[START]

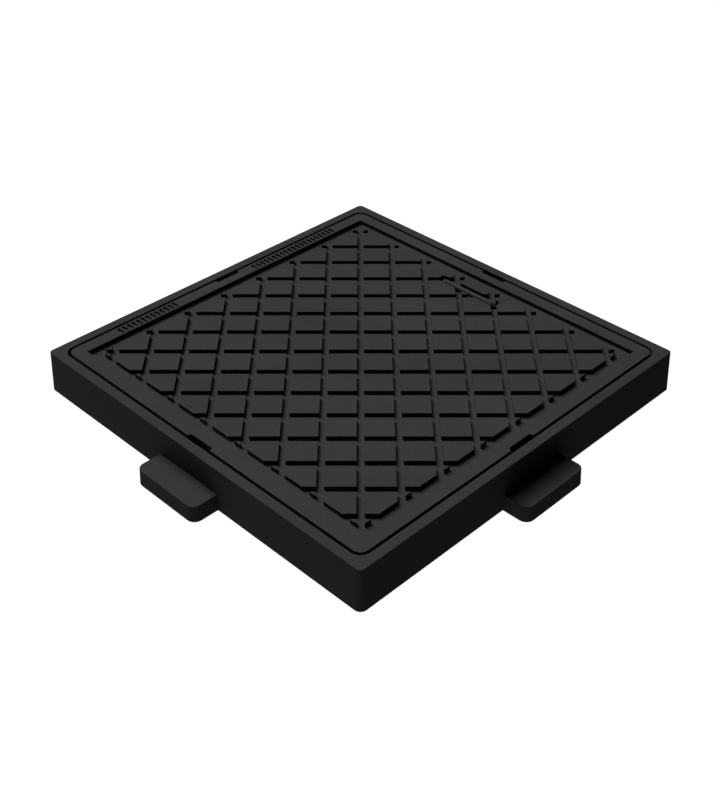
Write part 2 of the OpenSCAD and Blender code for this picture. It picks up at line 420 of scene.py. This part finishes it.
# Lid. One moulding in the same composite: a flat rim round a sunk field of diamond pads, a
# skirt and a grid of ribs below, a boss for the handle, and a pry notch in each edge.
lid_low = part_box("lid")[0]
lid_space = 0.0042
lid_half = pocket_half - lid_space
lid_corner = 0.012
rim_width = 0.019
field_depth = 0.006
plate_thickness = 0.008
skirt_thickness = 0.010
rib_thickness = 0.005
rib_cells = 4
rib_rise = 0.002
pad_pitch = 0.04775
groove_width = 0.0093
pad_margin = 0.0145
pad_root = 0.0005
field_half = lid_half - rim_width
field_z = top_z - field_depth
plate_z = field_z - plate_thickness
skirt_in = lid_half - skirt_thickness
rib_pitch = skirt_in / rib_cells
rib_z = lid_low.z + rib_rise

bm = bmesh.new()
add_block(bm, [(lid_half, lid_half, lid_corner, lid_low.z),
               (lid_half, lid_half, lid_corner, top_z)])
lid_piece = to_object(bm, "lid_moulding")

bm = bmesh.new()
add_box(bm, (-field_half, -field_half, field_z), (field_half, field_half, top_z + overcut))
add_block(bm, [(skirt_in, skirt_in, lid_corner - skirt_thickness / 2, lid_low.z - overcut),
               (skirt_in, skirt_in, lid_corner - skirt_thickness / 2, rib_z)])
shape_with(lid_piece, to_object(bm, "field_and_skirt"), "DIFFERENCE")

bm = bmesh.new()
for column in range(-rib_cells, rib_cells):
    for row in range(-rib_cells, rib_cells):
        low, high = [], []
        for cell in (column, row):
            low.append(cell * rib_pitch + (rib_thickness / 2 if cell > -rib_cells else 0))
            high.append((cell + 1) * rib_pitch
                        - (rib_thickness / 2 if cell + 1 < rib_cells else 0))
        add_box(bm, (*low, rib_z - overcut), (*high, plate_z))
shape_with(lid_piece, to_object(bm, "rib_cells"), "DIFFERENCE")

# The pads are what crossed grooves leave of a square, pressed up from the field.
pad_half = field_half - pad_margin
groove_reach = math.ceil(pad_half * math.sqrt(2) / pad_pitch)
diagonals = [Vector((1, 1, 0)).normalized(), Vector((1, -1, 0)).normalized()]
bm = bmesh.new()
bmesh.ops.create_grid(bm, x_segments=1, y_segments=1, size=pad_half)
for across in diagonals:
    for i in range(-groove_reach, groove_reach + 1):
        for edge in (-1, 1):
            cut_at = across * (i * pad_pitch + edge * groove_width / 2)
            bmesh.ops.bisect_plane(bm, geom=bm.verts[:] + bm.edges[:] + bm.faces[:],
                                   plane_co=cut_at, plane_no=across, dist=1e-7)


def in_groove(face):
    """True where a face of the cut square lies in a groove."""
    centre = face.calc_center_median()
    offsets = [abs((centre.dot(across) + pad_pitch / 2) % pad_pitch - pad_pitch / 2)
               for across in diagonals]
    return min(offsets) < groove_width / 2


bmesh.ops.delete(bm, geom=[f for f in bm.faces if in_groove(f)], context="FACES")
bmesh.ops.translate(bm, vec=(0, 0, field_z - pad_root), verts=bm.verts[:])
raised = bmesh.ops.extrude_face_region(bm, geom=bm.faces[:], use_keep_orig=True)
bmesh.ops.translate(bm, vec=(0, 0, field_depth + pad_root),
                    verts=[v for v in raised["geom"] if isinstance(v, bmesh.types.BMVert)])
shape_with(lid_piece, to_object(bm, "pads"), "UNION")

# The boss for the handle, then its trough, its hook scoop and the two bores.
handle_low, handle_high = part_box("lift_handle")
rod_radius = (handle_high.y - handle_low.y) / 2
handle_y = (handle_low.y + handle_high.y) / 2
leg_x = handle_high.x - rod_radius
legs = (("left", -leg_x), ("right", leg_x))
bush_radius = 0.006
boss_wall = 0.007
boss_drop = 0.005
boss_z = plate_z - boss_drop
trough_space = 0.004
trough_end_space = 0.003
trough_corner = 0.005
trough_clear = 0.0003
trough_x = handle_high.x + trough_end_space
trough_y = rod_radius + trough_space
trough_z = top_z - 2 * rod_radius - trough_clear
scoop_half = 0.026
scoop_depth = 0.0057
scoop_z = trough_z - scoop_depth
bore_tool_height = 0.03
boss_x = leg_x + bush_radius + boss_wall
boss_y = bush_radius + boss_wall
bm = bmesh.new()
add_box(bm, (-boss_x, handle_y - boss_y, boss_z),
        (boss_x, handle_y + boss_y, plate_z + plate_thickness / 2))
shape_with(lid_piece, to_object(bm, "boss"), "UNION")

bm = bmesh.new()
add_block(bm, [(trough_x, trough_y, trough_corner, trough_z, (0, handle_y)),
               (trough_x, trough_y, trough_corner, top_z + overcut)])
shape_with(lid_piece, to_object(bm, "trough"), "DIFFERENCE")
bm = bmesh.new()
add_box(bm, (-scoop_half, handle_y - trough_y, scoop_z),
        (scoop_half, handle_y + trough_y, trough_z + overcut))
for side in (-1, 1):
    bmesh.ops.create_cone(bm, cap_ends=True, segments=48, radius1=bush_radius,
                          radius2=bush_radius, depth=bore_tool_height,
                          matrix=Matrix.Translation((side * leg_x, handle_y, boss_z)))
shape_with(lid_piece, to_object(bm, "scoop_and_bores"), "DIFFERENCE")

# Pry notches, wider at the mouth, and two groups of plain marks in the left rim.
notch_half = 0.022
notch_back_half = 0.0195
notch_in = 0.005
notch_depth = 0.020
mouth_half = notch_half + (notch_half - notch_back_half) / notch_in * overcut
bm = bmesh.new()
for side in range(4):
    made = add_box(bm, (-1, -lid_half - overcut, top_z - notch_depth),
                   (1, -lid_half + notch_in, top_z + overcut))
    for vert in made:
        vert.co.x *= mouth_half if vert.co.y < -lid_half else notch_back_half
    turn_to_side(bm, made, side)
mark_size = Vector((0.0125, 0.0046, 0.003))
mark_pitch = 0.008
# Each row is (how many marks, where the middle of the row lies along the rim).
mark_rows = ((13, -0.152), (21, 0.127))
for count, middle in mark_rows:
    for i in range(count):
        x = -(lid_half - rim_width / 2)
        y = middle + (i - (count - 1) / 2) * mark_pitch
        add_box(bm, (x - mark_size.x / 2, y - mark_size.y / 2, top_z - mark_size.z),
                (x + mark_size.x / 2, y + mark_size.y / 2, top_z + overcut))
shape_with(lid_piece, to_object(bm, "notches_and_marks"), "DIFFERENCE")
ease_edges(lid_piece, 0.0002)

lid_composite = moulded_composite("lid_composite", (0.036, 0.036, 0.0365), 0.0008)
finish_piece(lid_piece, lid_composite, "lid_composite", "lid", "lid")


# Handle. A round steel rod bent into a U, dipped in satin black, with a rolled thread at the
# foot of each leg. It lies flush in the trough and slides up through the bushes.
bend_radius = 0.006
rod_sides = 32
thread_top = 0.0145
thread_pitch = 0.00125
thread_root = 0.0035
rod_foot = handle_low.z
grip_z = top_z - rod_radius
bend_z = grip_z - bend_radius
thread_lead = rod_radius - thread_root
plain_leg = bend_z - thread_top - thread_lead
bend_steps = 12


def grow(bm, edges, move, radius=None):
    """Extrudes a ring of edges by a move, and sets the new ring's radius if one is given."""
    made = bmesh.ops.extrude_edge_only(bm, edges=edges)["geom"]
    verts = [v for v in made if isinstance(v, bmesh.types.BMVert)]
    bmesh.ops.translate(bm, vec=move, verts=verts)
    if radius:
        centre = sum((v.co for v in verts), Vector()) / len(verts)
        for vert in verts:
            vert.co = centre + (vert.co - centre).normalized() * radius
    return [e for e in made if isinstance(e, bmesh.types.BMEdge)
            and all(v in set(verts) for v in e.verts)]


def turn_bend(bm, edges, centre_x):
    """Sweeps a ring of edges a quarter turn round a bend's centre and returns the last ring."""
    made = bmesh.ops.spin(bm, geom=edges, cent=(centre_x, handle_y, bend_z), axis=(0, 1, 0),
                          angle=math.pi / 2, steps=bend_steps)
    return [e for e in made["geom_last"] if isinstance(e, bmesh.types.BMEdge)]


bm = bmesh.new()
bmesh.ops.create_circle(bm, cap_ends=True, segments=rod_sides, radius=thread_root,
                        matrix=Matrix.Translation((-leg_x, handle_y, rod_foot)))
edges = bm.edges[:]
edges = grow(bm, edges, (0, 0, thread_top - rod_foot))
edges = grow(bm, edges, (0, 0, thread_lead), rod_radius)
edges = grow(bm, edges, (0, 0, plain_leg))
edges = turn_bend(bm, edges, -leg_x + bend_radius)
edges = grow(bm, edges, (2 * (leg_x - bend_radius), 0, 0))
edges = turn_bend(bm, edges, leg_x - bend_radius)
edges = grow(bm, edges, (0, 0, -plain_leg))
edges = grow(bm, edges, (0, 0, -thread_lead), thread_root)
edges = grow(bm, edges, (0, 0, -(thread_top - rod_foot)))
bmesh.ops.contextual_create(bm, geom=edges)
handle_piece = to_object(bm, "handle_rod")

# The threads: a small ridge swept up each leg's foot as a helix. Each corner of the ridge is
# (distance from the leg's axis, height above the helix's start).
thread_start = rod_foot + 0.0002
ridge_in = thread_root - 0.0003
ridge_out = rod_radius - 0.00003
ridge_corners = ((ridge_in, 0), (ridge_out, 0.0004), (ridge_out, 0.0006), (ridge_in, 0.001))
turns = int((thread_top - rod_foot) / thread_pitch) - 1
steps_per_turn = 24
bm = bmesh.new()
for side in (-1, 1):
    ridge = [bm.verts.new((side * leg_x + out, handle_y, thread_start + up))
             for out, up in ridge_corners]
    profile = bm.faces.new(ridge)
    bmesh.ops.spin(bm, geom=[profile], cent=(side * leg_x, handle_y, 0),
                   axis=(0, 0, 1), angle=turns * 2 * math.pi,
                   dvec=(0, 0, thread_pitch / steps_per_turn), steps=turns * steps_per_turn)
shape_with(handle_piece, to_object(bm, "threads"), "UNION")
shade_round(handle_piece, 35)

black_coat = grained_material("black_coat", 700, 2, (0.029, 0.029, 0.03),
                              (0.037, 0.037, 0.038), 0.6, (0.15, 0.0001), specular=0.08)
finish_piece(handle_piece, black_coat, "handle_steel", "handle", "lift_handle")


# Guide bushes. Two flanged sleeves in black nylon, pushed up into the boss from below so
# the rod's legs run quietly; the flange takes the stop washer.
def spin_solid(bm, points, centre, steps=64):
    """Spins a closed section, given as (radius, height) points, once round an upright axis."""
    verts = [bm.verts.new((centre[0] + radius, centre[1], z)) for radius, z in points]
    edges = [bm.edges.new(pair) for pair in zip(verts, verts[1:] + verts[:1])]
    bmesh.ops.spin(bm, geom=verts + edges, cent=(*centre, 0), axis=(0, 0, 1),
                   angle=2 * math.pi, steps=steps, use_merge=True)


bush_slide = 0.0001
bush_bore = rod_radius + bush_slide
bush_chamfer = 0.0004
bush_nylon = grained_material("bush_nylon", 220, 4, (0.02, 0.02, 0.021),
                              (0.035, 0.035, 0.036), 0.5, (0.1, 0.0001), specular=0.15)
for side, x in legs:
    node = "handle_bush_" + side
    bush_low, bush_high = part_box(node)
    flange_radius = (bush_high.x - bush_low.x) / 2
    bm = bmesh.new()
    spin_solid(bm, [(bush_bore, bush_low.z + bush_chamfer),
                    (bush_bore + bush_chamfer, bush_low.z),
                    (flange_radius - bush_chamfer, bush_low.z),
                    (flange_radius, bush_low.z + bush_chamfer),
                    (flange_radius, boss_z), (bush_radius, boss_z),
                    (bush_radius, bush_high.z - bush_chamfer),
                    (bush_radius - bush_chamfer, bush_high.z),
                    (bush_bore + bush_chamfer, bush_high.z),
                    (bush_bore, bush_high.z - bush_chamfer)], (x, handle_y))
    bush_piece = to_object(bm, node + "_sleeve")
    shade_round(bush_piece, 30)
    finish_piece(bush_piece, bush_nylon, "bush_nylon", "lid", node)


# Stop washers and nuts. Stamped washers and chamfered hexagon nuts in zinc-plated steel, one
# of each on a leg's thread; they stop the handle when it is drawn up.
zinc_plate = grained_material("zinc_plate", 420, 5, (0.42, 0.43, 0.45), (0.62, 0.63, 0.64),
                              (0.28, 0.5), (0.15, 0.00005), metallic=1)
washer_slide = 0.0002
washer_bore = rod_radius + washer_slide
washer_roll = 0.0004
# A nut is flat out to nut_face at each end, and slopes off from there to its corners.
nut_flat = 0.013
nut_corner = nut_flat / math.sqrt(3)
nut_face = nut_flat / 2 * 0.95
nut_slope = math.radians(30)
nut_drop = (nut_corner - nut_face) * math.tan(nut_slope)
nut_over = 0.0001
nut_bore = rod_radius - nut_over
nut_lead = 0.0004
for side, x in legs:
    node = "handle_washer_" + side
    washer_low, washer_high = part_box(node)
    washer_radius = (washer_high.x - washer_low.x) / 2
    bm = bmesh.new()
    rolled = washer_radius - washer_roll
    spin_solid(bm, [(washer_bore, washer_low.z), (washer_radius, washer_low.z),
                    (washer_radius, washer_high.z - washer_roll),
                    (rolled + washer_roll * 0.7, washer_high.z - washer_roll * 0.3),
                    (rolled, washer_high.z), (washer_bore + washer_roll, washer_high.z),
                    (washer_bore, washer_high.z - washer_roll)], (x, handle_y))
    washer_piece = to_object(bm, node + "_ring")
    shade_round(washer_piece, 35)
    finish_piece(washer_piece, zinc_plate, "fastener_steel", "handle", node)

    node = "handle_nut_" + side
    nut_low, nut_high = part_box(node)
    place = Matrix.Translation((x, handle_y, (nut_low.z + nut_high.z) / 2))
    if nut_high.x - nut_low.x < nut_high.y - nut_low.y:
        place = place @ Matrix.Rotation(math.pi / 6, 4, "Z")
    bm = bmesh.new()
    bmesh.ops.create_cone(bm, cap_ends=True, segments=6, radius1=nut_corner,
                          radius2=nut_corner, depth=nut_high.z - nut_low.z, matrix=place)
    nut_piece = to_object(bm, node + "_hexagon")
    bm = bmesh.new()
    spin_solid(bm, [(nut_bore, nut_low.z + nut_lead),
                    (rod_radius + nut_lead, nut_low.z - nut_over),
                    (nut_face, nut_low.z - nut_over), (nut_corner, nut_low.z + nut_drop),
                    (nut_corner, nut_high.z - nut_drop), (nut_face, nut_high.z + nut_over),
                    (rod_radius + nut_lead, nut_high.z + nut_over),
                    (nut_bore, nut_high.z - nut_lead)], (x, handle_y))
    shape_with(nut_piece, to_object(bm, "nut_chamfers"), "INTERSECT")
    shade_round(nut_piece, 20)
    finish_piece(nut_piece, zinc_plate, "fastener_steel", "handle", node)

[END]

Print, please, the lines above from the very first through the one that holds "rib_z = lid_low.z + rib_rise", both included, word for word and with nothing else.

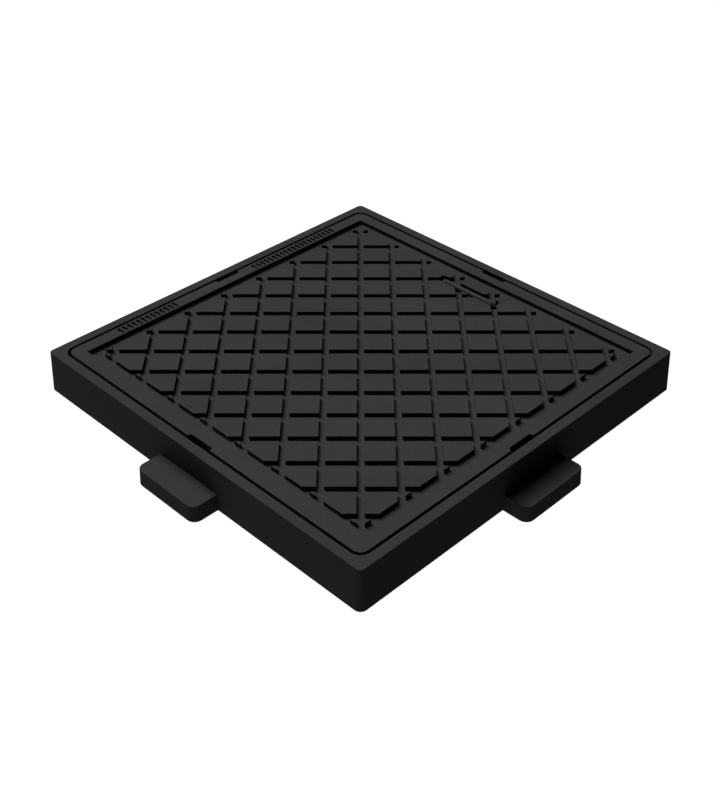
Write part 2 of the OpenSCAD and Blender code for this picture. It picks up at line 420 of scene.py. This part finishes it.
# Lid. One moulding in the same composite: a flat rim round a sunk field of diamond pads, a
# skirt and a grid of ribs below, a boss for the handle, and a pry notch in each edge.
lid_low = part_box("lid")[0]
lid_space = 0.0042
lid_half = pocket_half - lid_space
lid_corner = 0.012
rim_width = 0.019
field_depth = 0.006
plate_thickness = 0.008
skirt_thickness = 0.010
rib_thickness = 0.005
rib_cells = 4
rib_rise = 0.002
pad_pitch = 0.04775
groove_width = 0.0093
pad_margin = 0.0145
pad_root = 0.0005
field_half = lid_half - rim_width
field_z = top_z - field_depth
plate_z = field_z - plate_thickness
skirt_in = lid_half - skirt_thickness
rib_pitch = skirt_in / rib_cells
rib_z = lid_low.z + rib_rise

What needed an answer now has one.